**Collected data**.
►
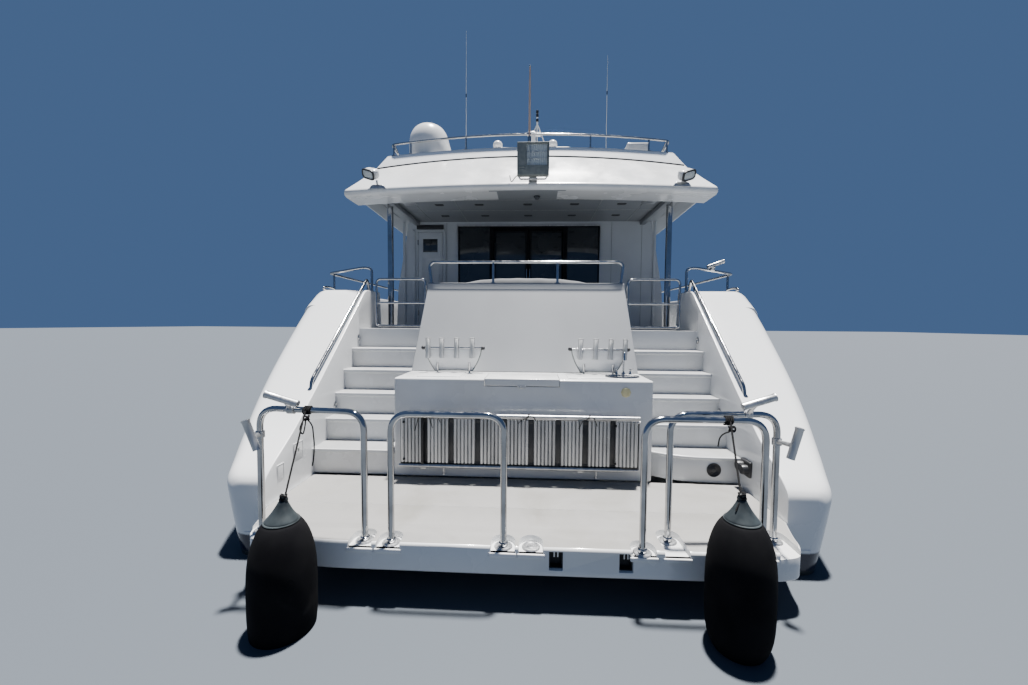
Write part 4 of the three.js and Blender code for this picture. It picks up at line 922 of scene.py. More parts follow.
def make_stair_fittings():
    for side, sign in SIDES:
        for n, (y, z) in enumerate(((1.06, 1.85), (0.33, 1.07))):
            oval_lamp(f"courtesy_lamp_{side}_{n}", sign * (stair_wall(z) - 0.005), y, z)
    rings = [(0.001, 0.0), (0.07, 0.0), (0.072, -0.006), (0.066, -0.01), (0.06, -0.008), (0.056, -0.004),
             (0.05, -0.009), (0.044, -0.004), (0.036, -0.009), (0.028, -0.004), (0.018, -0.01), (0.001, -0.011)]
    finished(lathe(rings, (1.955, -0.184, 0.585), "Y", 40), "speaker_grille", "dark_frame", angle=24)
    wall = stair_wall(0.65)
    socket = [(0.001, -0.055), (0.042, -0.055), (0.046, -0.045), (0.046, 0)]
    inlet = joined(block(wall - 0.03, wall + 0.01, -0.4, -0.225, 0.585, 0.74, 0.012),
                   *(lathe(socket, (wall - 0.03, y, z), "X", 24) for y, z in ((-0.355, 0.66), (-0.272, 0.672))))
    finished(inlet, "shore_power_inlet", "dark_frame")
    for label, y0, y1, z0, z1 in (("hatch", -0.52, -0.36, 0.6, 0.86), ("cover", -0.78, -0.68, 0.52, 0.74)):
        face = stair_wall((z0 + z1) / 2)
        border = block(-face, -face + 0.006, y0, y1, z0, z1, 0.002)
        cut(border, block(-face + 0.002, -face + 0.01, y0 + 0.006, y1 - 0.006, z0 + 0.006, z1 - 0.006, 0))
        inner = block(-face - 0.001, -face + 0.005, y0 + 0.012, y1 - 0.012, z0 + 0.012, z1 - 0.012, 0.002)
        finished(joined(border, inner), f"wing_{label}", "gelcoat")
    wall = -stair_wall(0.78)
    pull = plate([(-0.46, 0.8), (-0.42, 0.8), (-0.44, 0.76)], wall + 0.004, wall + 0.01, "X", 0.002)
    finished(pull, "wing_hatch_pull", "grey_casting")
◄
**Problem description**. Every line of the material must be returned exactly as it appears.

**Task response**.
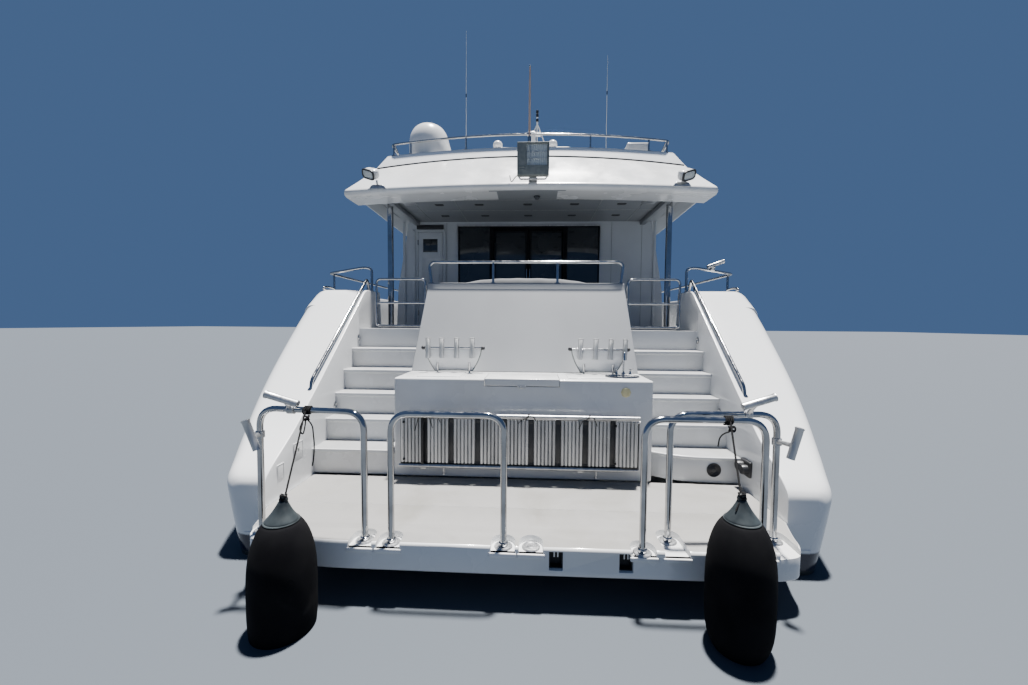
Write part 4 of the three.js and Blender code for this picture. It picks up at line 922 of scene.py. More parts follow.
def make_stair_fittings():
    for side, sign in SIDES:
        for n, (y, z) in enumerate(((1.06, 1.85), (0.33, 1.07))):
            oval_lamp(f"courtesy_lamp_{side}_{n}", sign * (stair_wall(z) - 0.005), y, z)
    rings = [(0.001, 0.0), (0.07, 0.0), (0.072, -0.006), (0.066, -0.01), (0.06, -0.008), (0.056, -0.004),
             (0.05, -0.009), (0.044, -0.004), (0.036, -0.009), (0.028, -0.004), (0.018, -0.01), (0.001, -0.011)]
    finished(lathe(rings, (1.955, -0.184, 0.585), "Y", 40), "speaker_grille", "dark_frame", angle=24)
    wall = stair_wall(0.65)
    socket = [(0.001, -0.055), (0.042, -0.055), (0.046, -0.045), (0.046, 0)]
    inlet = joined(block(wall - 0.03, wall + 0.01, -0.4, -0.225, 0.585, 0.74, 0.012),
                   *(lathe(socket, (wall - 0.03, y, z), "X", 24) for y, z in ((-0.355, 0.66), (-0.272, 0.672))))
    finished(inlet, "shore_power_inlet", "dark_frame")
    for label, y0, y1, z0, z1 in (("hatch", -0.52, -0.36, 0.6, 0.86), ("cover", -0.78, -0.68, 0.52, 0.74)):
        face = stair_wall((z0 + z1) / 2)
        border = block(-face, -face + 0.006, y0, y1, z0, z1, 0.002)
        cut(border, block(-face + 0.002, -face + 0.01, y0 + 0.006, y1 - 0.006, z0 + 0.006, z1 - 0.006, 0))
        inner = block(-face - 0.001, -face + 0.005, y0 + 0.012, y1 - 0.012, z0 + 0.012, z1 - 0.012, 0.002)
        finished(joined(border, inner), f"wing_{label}", "gelcoat")
    wall = -stair_wall(0.78)
    pull = plate([(-0.46, 0.8), (-0.42, 0.8), (-0.44, 0.76)], wall + 0.004, wall + 0.01, "X", 0.002)
    finished(pull, "wing_hatch_pull", "grey_casting")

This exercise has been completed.